Und wie ist es nun mit Südengland, der ästhetischen Sprache der Arts and Crafts Bewegung und diesem ungreifbaren Grün? Auch wenn die im Atelier präsentierten Werke einem klaren Entstehungskontext zuzuordnen sind, möchte Marx keine Lesweise vorschreiben. Die Werke dienen als Träger der Assoziationen, die jeder Betrachter für sich selbst mit ihnen aushandelt. Es ist nicht nur das milde Herbstwetter, das lockere Gespräch oder die romantische Atmosphäre des Palais-ähnlichen Atelierraumes, die einen beschwingt auf die Straße zurücktreten lassen. Da ist noch etwas, das dieses Gefühl ausmacht.
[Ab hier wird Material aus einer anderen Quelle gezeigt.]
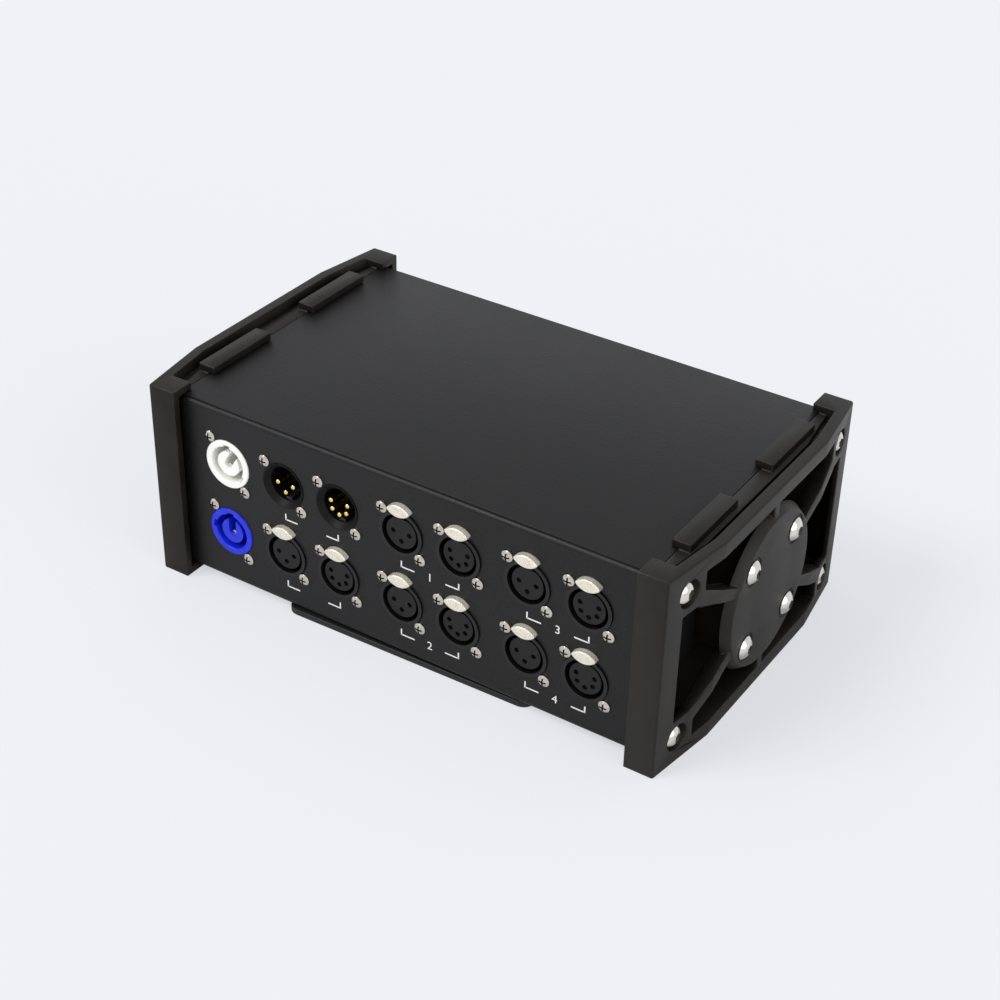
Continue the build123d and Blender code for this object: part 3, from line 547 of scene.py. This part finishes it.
class Finish(Enum):
    """Every finish on the object."""

    PANEL = PowderCoat("panel_powder", (0.0028, 0.0028, 0.0030), (0.014, 0.014, 0.0145), gloss=0.30)
    LID = PowderCoat("lid_powder", (0.0030, 0.0030, 0.0032), (0.017, 0.017, 0.0175), roughness=0.48,
                     gloss=0.33)
    TRAY = PowderCoat("tray_powder", (0.0015, 0.0015, 0.0016), (0.0035, 0.0035, 0.0036), roughness=0.75,
                      gloss=0.12)
    PLATE = PowderCoat("plate_powder", (0.005, 0.005, 0.005), (0.012, 0.012, 0.012), roughness=0.5)
    CHEEK = MouldedRubber("moulded_rubber", (0.0048, 0.0038, 0.0026), (0.0185, 0.0152, 0.0108))
    CHEEK_EDGE = MouldedRubber("moulded_rubber_edge", (0.0056, 0.0048, 0.0036), (0.021, 0.0182, 0.0135),
                               scuff=0.45)
    CHROME = PlatedMetal("chrome_dome", (0.74, 0.72, 0.67), (0.46, 0.44, 0.39), 0.13, haze=0.08)
    NICKEL = PlatedMetal("nickel_screw", (0.62, 0.58, 0.51), (0.34, 0.30, 0.26), 0.18, haze=0.12,
                         grain=1.0 * MM)
    # Painted shade: darker copies of the screw metal for the recesses in the heads, standing in for the
    # shadow inside them.
    PAINTED_RECESS_SHADE = PlatedMetal("screw_recess_painted_shade", (0.050, 0.045, 0.040), (0.025, 0.022, 0.020), 0.45)
    PAINTED_KEY_SOCKET_SHADE = PlatedMetal("key_socket_painted_shade", (0.40, 0.38, 0.34), (0.24, 0.22, 0.19), 0.30)
    ZINC = PlatedMetal("zinc_steel", (0.62, 0.62, 0.60), (0.45, 0.45, 0.44), 0.32, haze=0.15)
    GOLD = PlatedMetal("gold_contact", (0.88, 0.66, 0.26), (0.74, 0.52, 0.18), 0.16)
    TIN = PlatedMetal("tin_contact", (0.80, 0.79, 0.76), (0.62, 0.61, 0.58), 0.24)
    SHELL = MouldedPlastic("socket_shell", (0.0030, 0.0030, 0.0032), (0.006, 0.006, 0.0063), gloss=0.35)
    INPUT_SHELL = MouldedPlastic("input_shell", (0.0035, 0.0035, 0.0037), (0.007, 0.007, 0.0073),
                                 roughness=0.46, gloss=0.14)
    INSERT = MouldedPlastic("insert_plastic", (0.0035, 0.0035, 0.0037), (0.007, 0.007, 0.0073),
                            roughness=0.5, gloss=0.3)
    BLUE = MouldedPlastic("inlet_blue", (0.008, 0.026, 0.70), (0.005, 0.017, 0.52), roughness=0.34,
                          gloss=0.35)
    WHITE = MouldedPlastic("outlet_white", (0.95, 0.95, 0.91), (0.90, 0.90, 0.85), roughness=0.34)
    TAB = GrainedTab("tab_grain", (0.90, 0.86, 0.74), (0.50, 0.45, 0.34))
    INK = PrintedInk("panel_ink", (0.80, 0.80, 0.79), (0.6, 0.6, 0.6))
    BOARD = BoardLaminate("board_green", (0.02, 0.13, 0.06), (0.05, 0.24, 0.11))
    CHIP = MouldedPlastic("chip_epoxy", (0.02, 0.02, 0.02), (0.035, 0.035, 0.035), roughness=0.6)
    IRON = PlatedMetal("transformer_iron", (0.30, 0.27, 0.22), (0.20, 0.18, 0.15), 0.45, haze=0.2)
    CAN = MouldedPlastic("capacitor_sleeve", (0.03, 0.04, 0.12), (0.05, 0.06, 0.18), roughness=0.3)
    TERMINAL = MouldedPlastic("terminal_green", (0.04, 0.26, 0.09), (0.03, 0.2, 0.07))
    WIRE = MouldedPlastic("wire_grey", (0.22, 0.21, 0.20), (0.3, 0.29, 0.27), roughness=0.5)

    @cache
    def made(self) -> bpy.types.Material:
        """The material of this finish, built on first use."""
        return self.value.material()


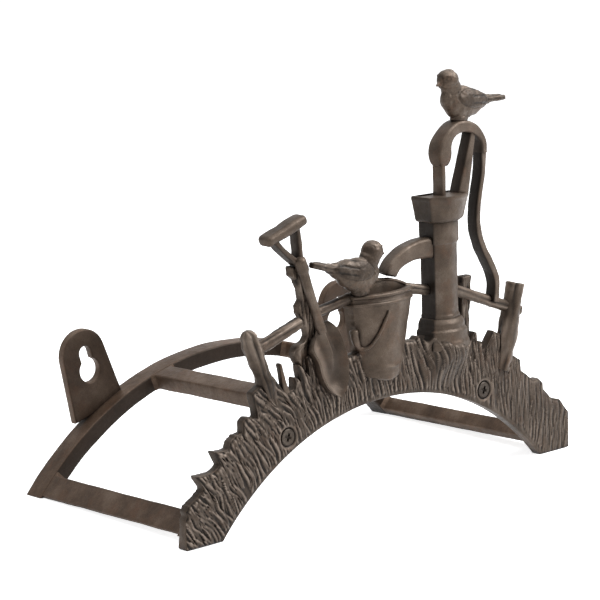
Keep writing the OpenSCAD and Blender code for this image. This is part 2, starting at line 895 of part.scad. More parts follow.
// The curved head of the handle, half a ring with a blunt end at its left
module gooseneck_outline() {
  thick = 8;
  inner_r = neck_r - thick;
  translate(neck_mid) difference() {
    union() {
      intersection() {
        circle(neck_r);
        translate([-neck_r, 0]) square([2 * neck_r, neck_r]);
      }
      translate([-neck_r, -neck_drop]) soft_rect(thick, 2 * neck_drop, 2.5);
      translate([neck_r - handle_rib, -neck_drop]) square([handle_rib, 2 * neck_drop]);
    }
    translate([1, 0]) circle(inner_r);
    translate([thick - neck_r, -neck_drop - 1]) square([2 * neck_r - thick - handle_rib, neck_drop + 1]);
  }
}

module gooseneck_form() {
  translate([0, 0, arch_r]) slab(pump_y - neck_depth / 2, pump_y + neck_depth / 2) gooseneck_outline();
}

module pump_gooseneck() {
  color(iron) hung() gooseneck_form();
}

module pump_strut() {
  half = handle_rib / 2;
  color(iron) hung() difference() {
    translate([0, 0, arch_r]) slab(pump_y - lever_depth / 2, pump_y + lever_depth / 2) polygon([
      strut_top + [half, 0], strut_top - [half, 0], strut_foot - [half + strut_flare, 0], strut_foot + [half, 0]
    ]);
    gooseneck_form();
  }
}

module pump_lever() {
  color(iron) hung() difference() {
    translate([0, 0, arch_r]) slab(pump_y - lever_depth / 2, pump_y + lever_depth / 2)
      ribbon(spline(lever_path, 5), handle_rib);
    gooseneck_form();
    rail_form(right_rail);
  }
}

cradle_rear_arch();
cradle_front_rail();
foot_bar(-1);  // cradle_foot_bar_left
foot_bar(1);  // cradle_foot_bar_right
upper_bar(-1);  // cradle_upper_bar_left
upper_bar(1);  // cradle_upper_bar_right
wall_lug(-1);  // wall_lug_left
wall_lug(1);  // wall_lug_right
panel_arch();
grass_blades();
screw(-1);  // screw_left
screw(1);  // screw_right
nut(-1);  // nut_left
nut(1);  // nut_right
fence_post_left();
fence_post_middle();
fence_post_rear();
fence_post_right();
fence_rail_left();
fence_rail_middle();
fence_rail_right();
spade_blade();
spade_shaft();
spade_arms();
spade_grip();
bucket_body();
bucket_rim();
bucket_bail();
bucket_bird();
pump_base();
pump_barrel();
pump_hopper();
pump_spout();
pump_rod();
pump_gooseneck();
pump_strut();
pump_lever();
pump_bird();
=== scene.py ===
import math
import random

import bmesh
import bpy
import numpy
from mathutils import Matrix, Vector, noise


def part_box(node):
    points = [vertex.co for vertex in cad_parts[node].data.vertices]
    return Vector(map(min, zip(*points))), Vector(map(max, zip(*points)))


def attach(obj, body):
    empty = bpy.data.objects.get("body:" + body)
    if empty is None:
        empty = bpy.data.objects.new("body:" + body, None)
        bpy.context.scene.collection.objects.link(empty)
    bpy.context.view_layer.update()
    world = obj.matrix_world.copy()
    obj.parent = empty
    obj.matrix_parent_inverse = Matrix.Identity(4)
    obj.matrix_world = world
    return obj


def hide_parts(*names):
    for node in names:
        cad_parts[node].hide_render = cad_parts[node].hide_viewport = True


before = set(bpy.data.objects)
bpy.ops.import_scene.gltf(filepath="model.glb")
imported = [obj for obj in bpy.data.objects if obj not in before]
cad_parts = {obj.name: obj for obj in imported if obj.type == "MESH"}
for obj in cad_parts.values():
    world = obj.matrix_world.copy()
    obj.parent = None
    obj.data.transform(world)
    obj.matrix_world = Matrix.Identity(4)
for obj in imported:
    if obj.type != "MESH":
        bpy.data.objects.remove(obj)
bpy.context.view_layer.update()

# Everything below is drawn in millimetres, in the part's own frame, and scaled to metres at the end
mm = 0.001
arch = {
    "radius": 200.0,        # inside of the panel's arch
    "hang": 215.0,          # its centre lies this far below the keyholes
    "bank": 236.5,          # outside of the grass bank
    "footX": 181.0,         # half width across the feet
    "soleZ": -83.0,
    "screwAngle": 26.0,
    "screwHeight": 10.5,
}
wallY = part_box("cradle_rear_arch")[1].y / mm
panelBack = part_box("panel_arch")[1].y / mm
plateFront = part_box("panel_arch")[0].y / mm


def at(x, height, y):  # height is above the arch's inside at its crown
    return Vector((x, y, height + arch["radius"] - arch["hang"]))


def polar(radius, degrees, y):  # about the panel's arch, 0 at the crown and positive to the right
    a = math.radians(degrees)
    return Vector((radius * math.sin(a), y, radius * math.cos(a) - arch["hang"]))


def lerp(a, b, t):
    return a + (b - a) * t


def smoothStep(t):
    t = min(1.0, max(0.0, t))
    return t * t * (3 - 2 * t)


def rise(value, start, span):  # 0 up to start and 1 after start + span; a negative span turns it round
    return smoothStep((value - start) / span)


def bell(value, middle, width):
    return math.exp(-((value - middle) / width) ** 2)


def spread(a, b, steps):  # evenly from a to b
    return [lerp(a, b, k / steps) for k in range(steps + 1)]


def crowded(count):  # from -1 to 1, close together at both ends
    return [math.sin(math.pi / 2 * (2 * k / (count - 1) - 1)) for k in range(count)]


# Materials

ironLook = {
    "grain": (1500.0, 4.0, 0.6),      # scale, detail and roughness of each noise
    "lumps": (260.0, 3.0, 0.55),
    "patches": (42.0, 5.0, 0.62),
    "rustSpots": (70.0, 6.0, 0.7),
    "patchStops": (0.30, 0.52, 0.75),  # where the dark, middle and light browns lie
    "rustStops": ((0.52, (0, 0, 0)), (0.70, (0.55, 0.55, 0.55))),
    "speckle": ((0.35, (0.72, 0.72, 0.72)), (0.65, (1.15, 1.13, 1.10))),
    "speckleShare": 0.8,
    "wearAndHighlightTone": 1.95,                   # brightness of worn spots and painted highlights, as a share of the light brown
    "dirtAndShadeTone": 0.28,                    # and of dirt and painted shade, as a share of the dark brown
    # painted shade in corners, crevices and between parts, from ambient occlusion, partly standing for patina in the
    # hollows
    "cornerShadeReach": 0.005,
    "cornerShadeStops": ((0.30, (0.22, 0.20, 0.18)), (0.82, (1, 1, 1))),
    "uneven": 0.08,                   # how far the roughness goes up and down
    "grainBump": (0.22, 0.0004),      # strength and distance
    "lumpBump": (0.35, 0.0008),
    "sheen": 0.2,
}


def newNode(tree, kind, **values):
    node = tree.nodes.new(kind)
    for key, value in values.items():
        setattr(node, key, value)
    return node


def feed(tree, node, **values):  # sets a node's sockets, or links them
    for key, value in values.items():
        socket = node.inputs[key]
        if isinstance(value, bpy.types.NodeSocket):
            tree.links.new(value, socket)
        else:
            socket.default_value = (*value, 1.0) if isinstance(value, tuple) else value


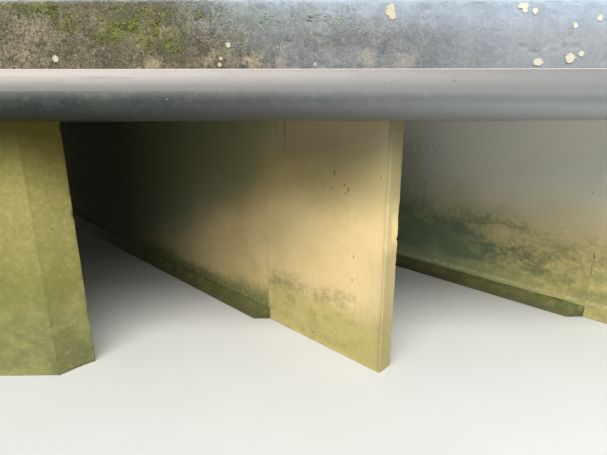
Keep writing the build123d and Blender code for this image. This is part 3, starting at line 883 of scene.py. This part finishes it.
def scatter_lichen():
    """Discs that the photo shows, then dots all along the face and discs beyond the photo's edges."""
    bm = bmesh.new()
    placed = [(-1.135, 2.555, 0.02, 0.02), (-0.055, 2.765, 0.03, 0.048), (-0.04, 2.74, 0.026, 0.03),
              (0.825, 2.795, 0.038, 0.022), (0.84, 2.77, 0.02, 0.02), (0.909, 2.763, 0.02, 0.024),
              (1.19, 2.678, 0.018, 0.022), (1.35, 2.721, 0.02, 0.022), (0.976, 2.441, 0.036, 0.028),
              (1.191, 2.47, 0.036, 0.034), (1.262, 2.496, 0.022, 0.02), (-2.307, 2.467, 0.022, 0.022),
              (-1.2, 2.43, 0.014, 0.014), (-1.19, 2.47, 0.012, 0.012), (-0.55, 2.43, 0.01, 0.014)]
    for i in range(DOTS):
        size = rng.uniform(0.0025, 0.005)
        placed.append((rng.uniform(-2.6, 3.5), rng.uniform(2.42, 2.79), size, size * rng.uniform(0.8, 1.2)))
    for i in range(DISCS):
        size = rng.uniform(0.008, 0.022)
        x = rng.choice([rng.uniform(1.7, 5.0), rng.uniform(-4.0, -2.8)])
        placed.append((x, rng.uniform(2.43, 2.78), size, size))
    for i, (x, z, half_x, half_z) in enumerate(placed):
        crust(bm, NOSE_X + x, z, half_x, half_z, i)
    bmesh.ops.recalc_face_normals(bm, faces=bm.faces)
    new_piece("upstand_lichen", bm, LICHEN, 60)


scatter_moss()
scatter_lichen()


# The pipe
def bridge(bm, a, b):
    """Faces between two rings of corners."""
    for i in range(len(a)):
        j = (i + 1) % len(a)
        bm.faces.new((a[i], a[j], b[j], b[i]))


def make_pipe():
    """A finer tube with softened ends in the CAD pipe's place."""
    low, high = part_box("service_pipe")
    around, rings, lip = 128, 84, 0.002
    bm = bmesh.new()
    loops = []
    profile = [(high.x, PIPE_BORE), (low.x, PIPE_BORE), (low.x, PIPE_R - lip), (low.x + lip, PIPE_R)]
    profile += [(low.x + (high.x - low.x) * i / rings, PIPE_R) for i in range(1, rings)]
    profile += [(high.x - lip, PIPE_R), (high.x, PIPE_R - lip)]
    for x, r in profile:
        loops.append([bm.verts.new((x, PIPE_Y + r * math.sin(2 * math.pi * i / around),
                                    PIPE_Z + r * math.cos(2 * math.pi * i / around))) for i in range(around)])
    for a, b in zip(loops, loops[1:] + loops[:1]):
        bridge(bm, a, b)
    bmesh.ops.recalc_face_normals(bm, faces=bm.faces)
    piece = new_piece("carried_pipe", bm, PIPE, 30)
    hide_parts("service_pipe")


make_pipe()


# The brackets
def turned(bm, profile, centre, axis, sides, turn=0.0):
    """A solid of revolution, or a prism with few sides, from (reach along the axis, radius) points."""
    to_axis = Vector((0, 0, 1)).rotation_difference(Vector(axis)).to_matrix()
    angles = [turn + 2 * math.pi * i / sides for i in range(sides)]
    loops = []
    for reach, radius in profile:
        corners = [Vector((radius * math.cos(angle), radius * math.sin(angle), reach)) for angle in angles]
        loops.append([bm.verts.new(Vector(centre) + to_axis @ corner) for corner in corners])
    for a, b in zip(loops, loops[1:]):
        bridge(bm, a, b)
    bm.faces.new(list(reversed(loops[0])))
    bm.faces.new(loops[-1])


def nut(bm, centre, axis, size, turn):
    """A hexagon nut with turned corners."""
    r, h = size * 0.866, size * 0.8  # radius over the corners and height
    turned(bm, [(0, r * 0.93), (h * 0.09, r), (h * 0.91, r), (h, r * 0.93)], centre, axis, 6, turn)


WASHER, THREAD_PITCH, RIPPLE = 0.003, 0.002, 0.0035


def washer(bm, centre, axis, radius):
    rim = WASHER / 5
    profile = [(0, radius * 0.97), (rim, radius), (WASHER - rim, radius), (WASHER, radius * 0.97)]
    turned(bm, profile, centre, axis, 28)


def stud(bm, centre, axis, radius, length):
    """A threaded end."""
    profile, reach = [(0, radius)], 0.0
    while reach + THREAD_PITCH < length - 0.002:
        profile += [(reach + THREAD_PITCH * 0.5, radius * 0.9), (reach + THREAD_PITCH, radius)]
        reach += THREAD_PITCH
    profile += [(length, radius * 0.8)]
    turned(bm, profile, centre, axis, 16)


def weld(bm, start, end):
    """A rippled bead along a seam."""
    start, end = Vector(start), Vector(end)
    length = (end - start).length
    count = max(4, round(length / RIPPLE))
    profile = [(length * i / count, 0.005 * (0.86 + 0.14 * abs(math.sin(i * 1.9)))) for i in range(count + 1)]
    turned(bm, profile, start, (end - start).normalized(), 8)


def bracket_fixings(side):
    """Anchors in the back plate, washers and nuts on the U-bolt's legs, and welds at the gussets."""
    plate_low, plate_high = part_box(side + "_bracket_back_plate")
    shelf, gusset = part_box(side + "_bracket_shelf")[0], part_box(side + "_bracket_gussets")[0]
    x, face = (plate_low.x + plate_high.x) / 2, plate_low.y
    outwards, down = (0, -1, 0), (0, 0, -1)
    bm = bmesh.new()
    for k, (dx, z) in enumerate(((-0.07, plate_high.z - 0.024), (0.07, plate_high.z - 0.024),
                                 (0, shelf.z - 0.09), (0, shelf.z - 0.25))):
        washer(bm, (x + dx, face, z), outwards, 0.015)
        nut(bm, (x + dx, face - WASHER, z), outwards, 0.0138, 0.3 + k)
        stud(bm, (x + dx, face - 0.01, z), outwards, 0.008, 0.024)
    new_piece(side + "_anchor_bolts", bm, STEEL, 30)
    bm = bmesh.new()
    clearance, rod_radius = 0.0003, 0.01
    leg = PIPE_R + clearance + rod_radius
    for k, y in enumerate((PIPE_Y - leg, PIPE_Y + leg)):
        washer(bm, (x, y, shelf.z), down, 0.018)
        nut(bm, (x, y, shelf.z - WASHER), down, 0.0172, 0.2 + k)
        nut(bm, (x, y, shelf.z - 0.0175), down, 0.0172, 0.9 + k)
    new_piece(side + "_u_bolt_nuts", bm, STEEL, 30)
    bm = bmesh.new()
    for at in (x - 0.058, x + 0.058):
        weld(bm, (at, face - 0.002, gusset.z + 0.004), (at, face - 0.002, shelf.z - 0.006))
        weld(bm, (at, face - 0.006, shelf.z - 0.002), (at, shelf.y + 0.006, shelf.z - 0.002))
    new_piece(side + "_bracket_welds", bm, STEEL, 80)


for side in ("left", "right"):
    bracket_fixings(side)
    for part_name, material in (
            ("bracket_back_plate", STEEL), ("bracket_shelf", STEEL), ("bracket_gussets", STEEL),
            ("u_bolt", STEEL), ("pipe_saddle", PLASTIC)):
        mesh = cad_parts[side + "_" + part_name].data
        mesh.materials.clear()
        mesh.materials.append(material)


# Floor, light and camera
def make_floor():
    """Pale to the camera, glowing a little far away, and as dark as earth in the light it throws back."""
    m = Shader("pale_floor")
    seen = m.seen()
    tone = m.mix(m.noise(0.8, 3, 0.5), rgb(184, 184, 181), rgb(190, 190, 187))
    m.colour = m.mix(seen, rgb(118, 110, 90), tone)
    far = m.add("ShaderNodeVectorMath", {0: m.place}, operation="LENGTH").outputs["Value"]
    glow = m.times(seen, m.step(far, 5.0, 26.0, 0.0, 0.9))
    material = m.finish(
        0.9, Specular_IOR_Level=0.1, Emission_Color=rgb(250, 250, 248), Emission_Strength=glow)
    bm = bmesh.new()
    bmesh.ops.create_grid(bm, x_segments=8, y_segments=8, size=60)
    mesh = bpy.data.meshes.new("floor")
    bm.to_mesh(mesh)
    bm.free()
    mesh.materials.append(material)
    floor = linked("floor", mesh)
    floor.location.z = -0.002


def make_world():
    """White to camera, glossy and transmission rays, and a dim blue fill to all others."""
    world = bpy.data.worlds.new("studio")
    bpy.context.scene.world = world
    w = Nodes(world)
    fill = w.add("ShaderNodeBackground", {"Color": (0.72, 0.87, 1.0), "Strength": 0.45}).outputs[0]
    white = w.add("ShaderNodeBackground", {"Color": (1, 1, 1), "Strength": 1.0}).outputs[0]
    choose = w.add("ShaderNodeMixShader", {0: w.seen(), 1: fill, 2: white}).outputs[0]
    w.add("ShaderNodeOutputWorld", {0: choose})


def softbox(name, centre, target, width, height, watts, colour, spread=180):
    lamp = bpy.data.lights.new(name, "AREA")
    lamp.shape = "RECTANGLE"
    lamp.size, lamp.size_y = width, height
    lamp.energy = watts
    lamp.color = colour
    lamp.spread = math.radians(spread)
    box = linked(name, lamp)
    box.location = centre
    box.rotation_euler = (Vector(target) - Vector(centre)).to_track_quat("-Z", "Y").to_euler()
    box.visible_camera = False


def make_camera():
    """The photo's camera, worked out from its vanishing points and edges."""
    tilt_down, roll, yaw = 16.515, 0.094, -0.507
    data = bpy.data.cameras.new("photo_camera")
    data.sensor_fit = "HORIZONTAL"
    data.sensor_width = 36.0
    data.lens = 26.856
    data.clip_end = 300
    camera = linked("photo_camera", data)
    camera.location = (0.8793, -6.0111, 2.2428)
    camera.rotation_euler = (math.radians(90 - tilt_down), math.radians(roll), math.radians(yaw))
    bpy.context.scene.camera = camera


make_floor()
make_world()
make_camera()
SKY_DISTANCE, SKY_AIM_Z = 14.2, 1.5
for name, elevation, height, watts in (
        ("sky_softbox_low", 30, 5.0, 560), ("sky_softbox", 48, 7.6, 2250),
        ("sky_softbox_high", 53, 5.0, 2250)):
    rise = math.radians(elevation)
    centre = (NOSE_X - 0.1, FACE_Y - SKY_DISTANCE * math.cos(rise), SKY_AIM_Z + SKY_DISTANCE * math.sin(rise))
    softbox(name, centre, (NOSE_X - 0.3, FACE_Y, SKY_AIM_Z), 20, height, watts, (1.0, 0.985, 0.95))
softbox("low_softbox", (NOSE_X + 1.0, FACE_Y - 2.6, 1.0), (NOSE_X + 2.3, FACE_Y + 1.0, 1.75),
        1.6, 1.0, 17, (0.9, 0.96, 1.0), 120)
softbox("back_softbox", (NOSE_X - 2.0, FACE_Y + 16, 13.0), (NOSE_X - 2.0, FACE_Y + 3, 2.0),
        14, 8, 700, (1.0, 1.0, 1.0))

bpy.context.scene.view_settings.view_transform = "Standard"
bpy.context.view_layer.update()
Es sind Marx Bilder, die uns so wohl bewegen; diese eigenen Welten, in denen sich Farbe und Formen ausbreiten wie Wogen weicher Gewitterstürme, durchzogen von Linien, die den Blick weder hinein noch heraus führen – die immer wieder auftauchenden Guckfenster in der Oberfläche, die erkennen lassen, dass das dynamische Schwingen auf der Bildfläche ein feinst ausgearbeitetes Dahinter hat, als würden sich verschiedene Erzählungen überlagern. Marxs Bilder bestechen, da sie etwas zulassen, das wir uns im Alltag oft absprechen oder nicht zugestehen: es ist der ästhetische Eindruck von Phantasie.